# Leaving out Torrent



## amethal (Feb 1, 2007)

I just read through the adventure, and it looks very interesting.

I am thinking of leaving out the NPC "patron"  [is her name Torrent? I don't have access to the PDF to check at the moment.]

Instead, I'll ask one of the players to be a member of the resistance and give him all the relevant information.

Is this going to give me a big problem in later adventures?

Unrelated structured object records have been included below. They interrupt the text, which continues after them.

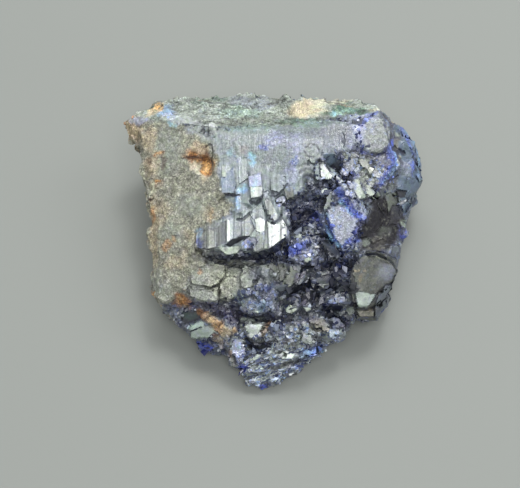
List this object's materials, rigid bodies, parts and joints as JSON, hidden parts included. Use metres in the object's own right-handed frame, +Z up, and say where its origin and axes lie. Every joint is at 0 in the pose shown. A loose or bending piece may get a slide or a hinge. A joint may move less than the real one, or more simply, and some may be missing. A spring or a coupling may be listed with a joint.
{
  "type": "azurite specimen",
  "caption": "Hand-sized lump of dark blue azurite crystals grown on weathered rock, lying on a flat broken base for display or study.",
  "frame": {"origin": "centre of the bounding box in plan, on the flat broken face that the specimen rests on", "axes": "+Z up from the resting face; +X to the right and +Y away, seen from the display side"},
  "size_m": [0.0528, 0.05, 0.0227],
  "materials": {
    "azurite": "satin"
  },
  "bodies": {
    "root": {"azurite_specimen": "azurite"}
  },
  "joints": []
}
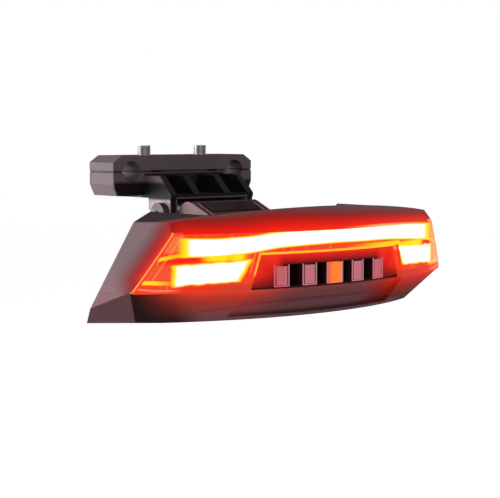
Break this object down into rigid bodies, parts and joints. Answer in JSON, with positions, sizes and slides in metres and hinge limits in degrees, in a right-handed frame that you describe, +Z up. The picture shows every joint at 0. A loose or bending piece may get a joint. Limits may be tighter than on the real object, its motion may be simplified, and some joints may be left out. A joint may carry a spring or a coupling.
{
  "type": "bicycle tail light",
  "caption": "Wide rear light with a full-width bar, side turn lamps and a centre button, on a tilting slide bracket hung from a two-plate saddle-rail clamp.",
  "frame": {"origin": "midway between the two saddle rails, on the plane of their axes, at mid-depth of the rail clamp", "axes": "+X to the bicycle's right, +Y forward along the rails, +Z up; the lens faces -Y"},
  "size_m": [0.14, 0.091, 0.0512],
  "materials": {
    "clamp_plastic": "fine-grained glass-filled nylon, moulded",
    "bracket_plastic": "fine-grained moulded nylon",
    "housing_plastic": "dark grey moulded plastic with a fine spark texture",
    "grille_plastic": "black moulded plastic",
    "tab_gloss": "polished black plastic",
    "bolt_steel": "bright zinc-plated steel",
    "washer_steel": "stamped steel",
    "screw_steel": "blackened steel",
    "seal_rubber": "soft black silicone",
    "lens_red": "polished clear red lens, lit from behind",
    "guide_clear": "clear light guide",
    "bezel_red": "red bezel behind the lens",
    "board_green": "circuit board with green solder mask",
    "diode": "surface-mounted diode",
    "insert_bright": "satin bright insert",
    "button_orange": "translucent orange button, lit from behind",
    "switch_black": "black moulded part",
    "shield_metal": "tinned steel",
    "ribbon": "amber flat cable",
    "cell_wrap": "steel cell in a blue shrink sleeve",
    "contact_nickel": "nickel-plated spring contact"
  },
  "bodies": {
    "rail_clamp": {"lower_clamp_block": "clamp_plastic", "clamp_bolts": "bolt_steel", "hinge_bolt": "bolt_steel", "hinge_nut": "bolt_steel"},
    "upper_clamp": {"upper_clamp_plate": "clamp_plastic", "clamp_nuts": "bolt_steel"},
    "tilt_bracket": {"tilt_bracket": "bracket_plastic", "friction_washers": "washer_steel"},
    "release_tab": {"release_tab": "tab_gloss"},
    "power_button": {"power_button": "button_orange"},
    "usb_cover": {"usb_cover": "seal_rubber"},
    "light": {"slide_receiver": "bracket_plastic", "receiver_screws": "screw_steel", "upper_housing": "housing_plastic", "lower_housing": "housing_plastic", "housing_gasket": "seal_rubber", "housing_screws": "screw_steel", "bottom_cover": "housing_plastic", "cover_screws": "screw_steel", "rear_lens": "lens_red", "upper_light_guide": "guide_clear", "left_lamp_guide": "guide_clear", "right_lamp_guide": "guide_clear", "inner_bezel": "bezel_red", "led_strip": "board_green", "bar_leds": "diode", "turn_leds": "diode", "grille_frame": "grille_plastic", "post_inserts": "insert_bright", "button_switch": "switch_black", "button_board": "board_green", "main_board": "board_green", "radio_module": "shield_metal", "control_chip": "switch_black", "board_screws": "screw_steel", "ribbon_cable": "ribbon", "battery_cell": "cell_wrap", "battery_cradles": "grille_plastic", "battery_contacts": "contact_nickel", "usb_socket": "shield_metal", "charge_board": "board_green"}
  },
  "joints": [
    {"name": "clamp_opening", "type": "slide", "parent": "rail_clamp", "child": "upper_clamp", "axis": [0, 0, 1], "range_m": [0, 0.004]},
    {"name": "tilt", "type": "hinge", "parent": "rail_clamp", "child": "tilt_bracket", "pos_m": [0, -0.018, -0.0135], "axis": [1, 0, 0], "range_deg": [-15, 20]},
    {"name": "release_press", "type": "slide", "parent": "tilt_bracket", "child": "release_tab", "axis": [0, 0, -1], "range_m": [0, 0.0007], "stiffness_N_per_m": 600, "springref_m": -0.0005},
    {"name": "light_slide", "type": "slide", "parent": "tilt_bracket", "child": "light", "axis": [0, -1, 0], "range_m": [0, 0.026]},
    {"name": "button_press", "type": "slide", "parent": "light", "child": "power_button", "axis": [0, 1, 0], "range_m": [0, 0.0006], "stiffness_N_per_m": 800, "springref_m": -0.0005},
    {"name": "flap_swing", "type": "hinge", "parent": "light", "child": "usb_cover", "pos_m": [0, -0.0229, -0.0282], "axis": [1, 0, 0], "range_deg": [0, 90]}
  ]
}
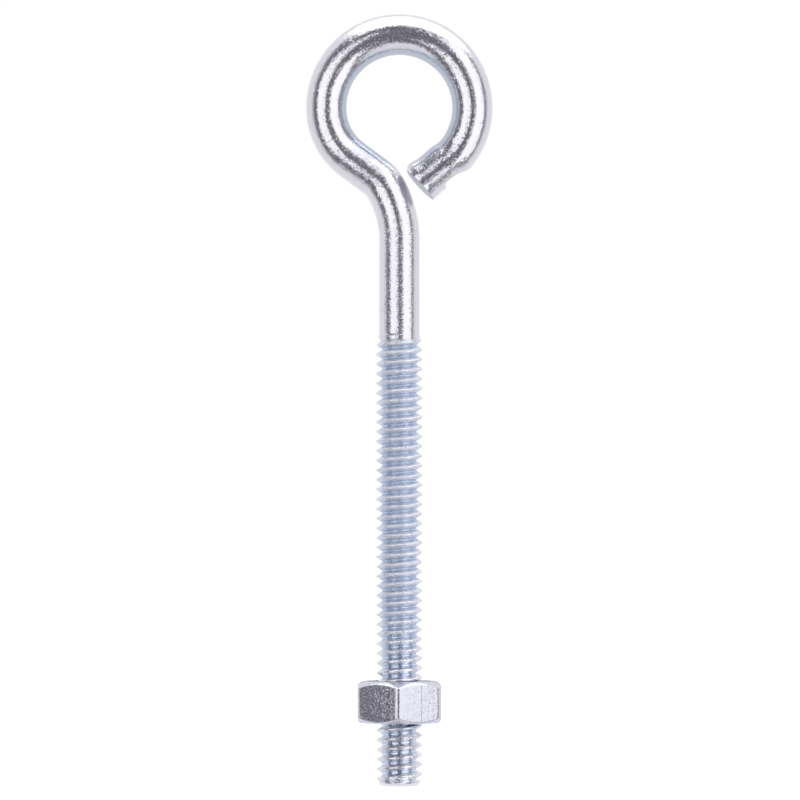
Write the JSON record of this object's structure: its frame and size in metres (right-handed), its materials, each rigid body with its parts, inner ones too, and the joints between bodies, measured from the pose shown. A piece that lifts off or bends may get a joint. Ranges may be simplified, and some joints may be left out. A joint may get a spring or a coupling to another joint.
{
  "type": "eye bolt",
  "caption": "Bent-wire eye bolt: a round rod bent to an open eye at one end, rolled thread at the other, with a hex nut on it.",
  "frame": {"origin": "centre of the shank's plain end face, the lowest point of the bolt as it stands", "axes": "+Z along the shank towards the eye; the eye lies in the XZ plane with its gap on the +X side; +Y along the eye's axis"},
  "size_m": [0.0246, 0.0126, 0.1016],
  "materials": {
    "bolt_zinc": "bright zinc plate over drawn and rolled steel wire, slightly blue",
    "nut_zinc": "bright zinc plate over cold-formed steel, finely speckled"
  },
  "bodies": {
    "eye_bolt": {"eye_bolt": "bolt_zinc"},
    "hex_nut": {"hex_nut": "nut_zinc"}
  },
  "joints": [
    {"name": "nut_travel", "type": "slide", "parent": "eye_bolt", "child": "hex_nut", "axis": [0, 0, 1], "range_m": [-0.00762, 0.0381]}
  ]
}
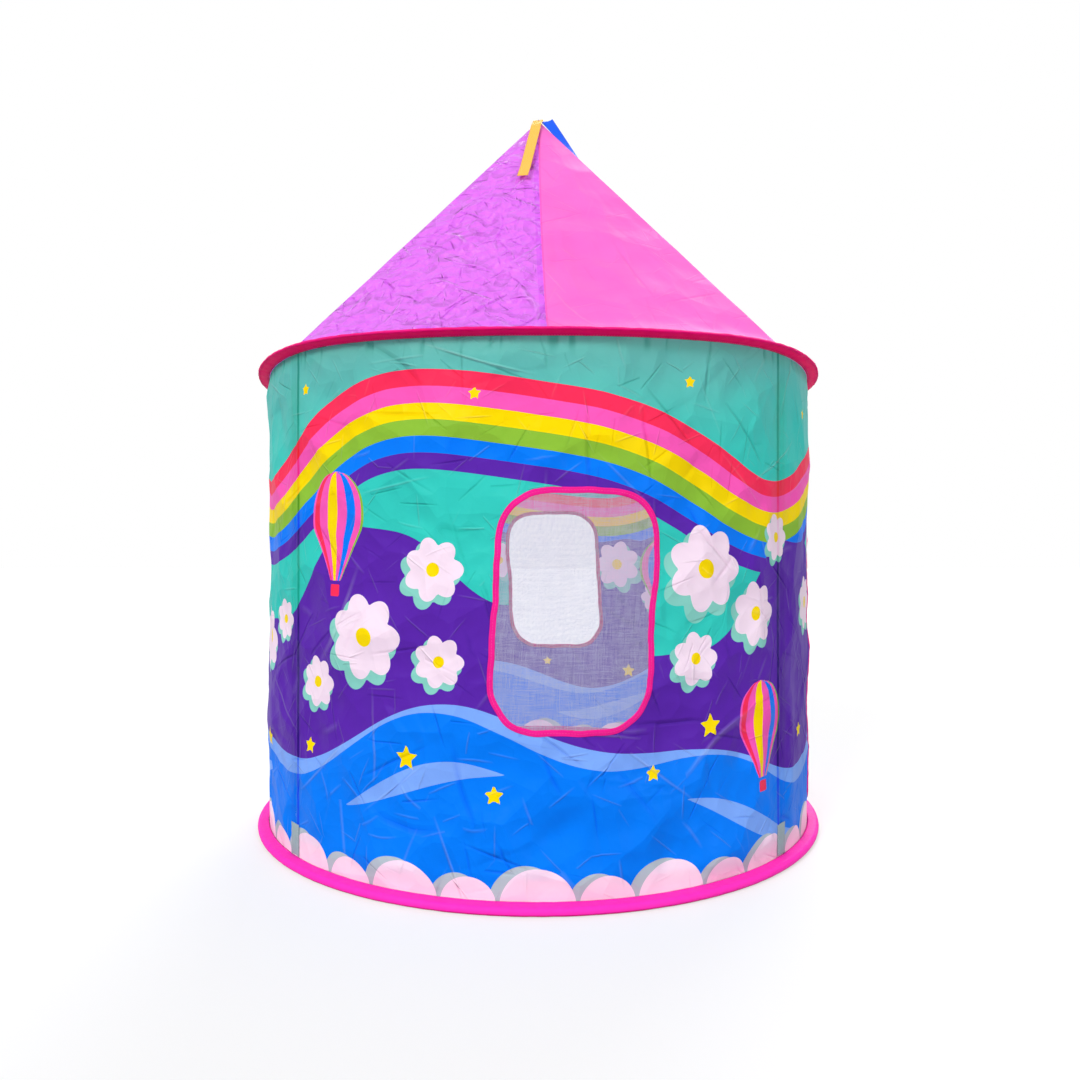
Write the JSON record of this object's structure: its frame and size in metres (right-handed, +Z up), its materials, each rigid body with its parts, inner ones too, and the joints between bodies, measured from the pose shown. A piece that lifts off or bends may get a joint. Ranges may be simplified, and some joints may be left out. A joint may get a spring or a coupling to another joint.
{
  "type": "kids play tent",
  "caption": "Round play tent with printed cloth walls, net windows, doorway with curtains and a four-rib conical roof, folding down on its wire hoops.",
  "frame": {"origin": "middle of the base ring, on the floor", "axes": "+Z up, -Y towards the front window, +X towards the doorway"},
  "size_m": [1.0502, 1.0502, 1.333],
  "materials": {
    "wall_print": "printed thin polyester",
    "roof_purple": "plain thin polyester",
    "roof_pink": "plain thin polyester",
    "eave_cloth": "sewn tube binding",
    "base_cloth": "sewn tube binding",
    "trim_pink": "folded tape binding",
    "net": "fine net",
    "curtain_cloth": "thin polyester",
    "ribbon_orange": "woven ribbon",
    "ribbon_blue": "woven ribbon",
    "sleeve_cloth": "thin polyester",
    "rod_plastic": "drawn rod",
    "ferrule_metal": "plated tube",
    "hoop_steel": "spring steel wire",
    "hub_plastic": "moulded"
  },
  "bodies": {
    "base": {"base_binding": "base_cloth", "base_hoop": "hoop_steel", "base_hoop_crimp": "hoop_steel", "wall_front": "wall_print", "wall_right": "wall_print", "wall_back": "wall_print", "wall_left": "wall_print", "window_net_front": "net", "window_net_back": "net", "window_binding_front": "trim_pink", "window_binding_back": "trim_pink", "door_binding": "trim_pink", "pole_sleeve_front_right": "sleeve_cloth", "pole_sleeve_back_right": "sleeve_cloth", "pole_sleeve_back_left": "sleeve_cloth", "pole_sleeve_front_left": "sleeve_cloth", "pocket_bottom_front_right": "sleeve_cloth", "pocket_bottom_back_right": "sleeve_cloth", "pocket_bottom_back_left": "sleeve_cloth", "pocket_bottom_front_left": "sleeve_cloth"},
    "pole_lower_front_right": {"pole_lower_front_right": "rod_plastic", "pole_ferrule_front_right": "ferrule_metal"},
    "pole_upper_front_right": {"pole_upper_front_right": "rod_plastic"},
    "pole_lower_back_right": {"pole_lower_back_right": "rod_plastic", "pole_ferrule_back_right": "ferrule_metal"},
    "pole_upper_back_right": {"pole_upper_back_right": "rod_plastic"},
    "pole_lower_back_left": {"pole_lower_back_left": "rod_plastic", "pole_ferrule_back_left": "ferrule_metal"},
    "pole_upper_back_left": {"pole_upper_back_left": "rod_plastic"},
    "pole_lower_front_left": {"pole_lower_front_left": "rod_plastic", "pole_ferrule_front_left": "ferrule_metal"},
    "pole_upper_front_left": {"pole_upper_front_left": "rod_plastic"},
    "roof": {"eave_binding": "eave_cloth", "eave_hoop": "hoop_steel", "eave_hoop_crimp": "hoop_steel", "roof_front_right": "roof_pink", "roof_back_right": "roof_purple", "roof_back_left": "roof_pink", "roof_front_left": "roof_purple", "apex_hub": "hub_plastic", "ribbon_orange": "ribbon_orange", "ribbon_blue": "ribbon_blue", "rib_lower_front_right": "rod_plastic", "rib_ferrule_front_right": "ferrule_metal", "rib_upper_front_right": "rod_plastic", "rib_lower_back_right": "rod_plastic", "rib_ferrule_back_right": "ferrule_metal", "rib_upper_back_right": "rod_plastic", "rib_lower_back_left": "rod_plastic", "rib_ferrule_back_left": "ferrule_metal", "rib_upper_back_left": "rod_plastic", "rib_lower_front_left": "rod_plastic", "rib_ferrule_front_left": "ferrule_metal", "rib_upper_front_left": "rod_plastic"},
    "curtain_far": {"door_curtain_far": "curtain_cloth", "door_tie_far": "trim_pink"},
    "curtain_near": {"door_curtain_near": "curtain_cloth", "door_tie_near": "trim_pink"}
  },
  "joints": [
    {"name": "tent_fold", "type": "hinge", "parent": "base", "child": "pole_lower_front_right", "pos_m": [0.38417, -0.32236, 0.016], "axis": [-0.6428, -0.766, 0], "range_deg": [0, 84], "deforming": ["pole_sleeve_front_right", "pole_sleeve_back_right", "pole_sleeve_back_left", "pole_sleeve_front_left", "pocket_bottom_front_right", "pocket_bottom_back_right", "pocket_bottom_back_left", "pocket_bottom_front_left", "door_curtain_far", "door_curtain_near", "door_tie_far", "door_tie_near"]},
    {"name": "knee_fold_front_right", "type": "hinge", "parent": "pole_lower_front_right", "child": "pole_upper_front_right", "pos_m": [0.38417, -0.32236, 0.4005], "axis": [-0.6428, -0.766, 0], "range_deg": [-168, 0]},
    {"name": "pole_fold_back_right", "type": "hinge", "parent": "base", "child": "pole_lower_back_right", "pos_m": [0.38417, 0.32236, 0.016], "axis": [0.6428, -0.766, 0], "range_deg": [0, 84]},
    {"name": "knee_fold_back_right", "type": "hinge", "parent": "pole_lower_back_right", "child": "pole_upper_back_right", "pos_m": [0.38417, 0.32236, 0.4005], "axis": [0.6428, -0.766, 0], "range_deg": [-168, 0]},
    {"name": "pole_fold_back_left", "type": "hinge", "parent": "base", "child": "pole_lower_back_left", "pos_m": [-0.38417, 0.32236, 0.016], "axis": [0.6428, 0.766, 0], "range_deg": [0, 84]},
    {"name": "knee_fold_back_left", "type": "hinge", "parent": "pole_lower_back_left", "child": "pole_upper_back_left", "pos_m": [-0.38417, 0.32236, 0.4005], "axis": [0.6428, 0.766, 0], "range_deg": [-168, 0]},
    {"name": "pole_fold_front_left", "type": "hinge", "parent": "base", "child": "pole_lower_front_left", "pos_m": [-0.38417, -0.32236, 0.016], "axis": [-0.6428, 0.766, 0], "range_deg": [0, 84]},
    {"name": "knee_fold_front_left", "type": "hinge", "parent": "pole_lower_front_left", "child": "pole_upper_front_left", "pos_m": [-0.38417, -0.32236, 0.4005], "axis": [-0.6428, 0.766, 0], "range_deg": [-168, 0]},
    {"name": "roof_level", "type": "hinge", "parent": "pole_upper_front_right", "child": "roof", "pos_m": [0.38417, -0.32236, 0.785], "axis": [-0.6428, -0.766, 0], "range_deg": [0, 84]},
    {"name": "curtain_far_swing", "type": "hinge", "parent": "base", "child": "curtain_far", "pos_m": [0.44951, 0.22509, 0], "axis": [0, 0, 1], "range_deg": [0, 143.4]},
    {"name": "curtain_near_swing", "type": "hinge", "parent": "base", "child": "curtain_near", "pos_m": [0.47058, -0.17687, 0], "axis": [0, 0, -1], "range_deg": [0, 143.4]}
  ],
  "couplings": [
    {"joint": "knee_fold_front_right", "follows": "tent_fold", "ratio": -2},
    {"joint": "pole_fold_back_right", "follows": "tent_fold", "ratio": 1},
    {"joint": "knee_fold_back_right", "follows": "tent_fold", "ratio": -2},
    {"joint": "pole_fold_back_left", "follows": "tent_fold", "ratio": 1},
    {"joint": "knee_fold_back_left", "follows": "tent_fold", "ratio": -2},
    {"joint": "pole_fold_front_left", "follows": "tent_fold", "ratio": 1},
    {"joint": "knee_fold_front_left", "follows": "tent_fold", "ratio": -2},
    {"joint": "roof_level", "follows": "tent_fold", "ratio": 1}
  ]
}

I'm not bothered if it gives me a little problem, or even a lot of little problems


----------



## Morrus (Feb 1, 2007)

Shouldn't cause any major problems.


----------



## I'm A Banana (Feb 1, 2007)

Torrent, like nearly all the NPC "helpers," is pretty much expendible.  She will be referenced later, but she's not key to anything other than the information she gives, so replacing her with an informed PC won't hurt the game at all.


----------



## amethal (Feb 2, 2007)

Thanks for the replies. Much appreciated.


----------



## DonTadow (Mar 1, 2007)

Thanks for the advice. With a lot of adventures, the npc is not expendable and theres no backup plan.  I like the idea of a pc being the "source".


----------



## Chimera (Mar 1, 2007)

Good.  Thanks.

With 5 players in session 1 and possibly 7 in the second session (after being worried that we may be running with only 3 to start), my GM has already been speculating about minimizing Torrent (who hasn't really contributed anyways).

I may just suggest that my Bard character take over any necessary role there.


----------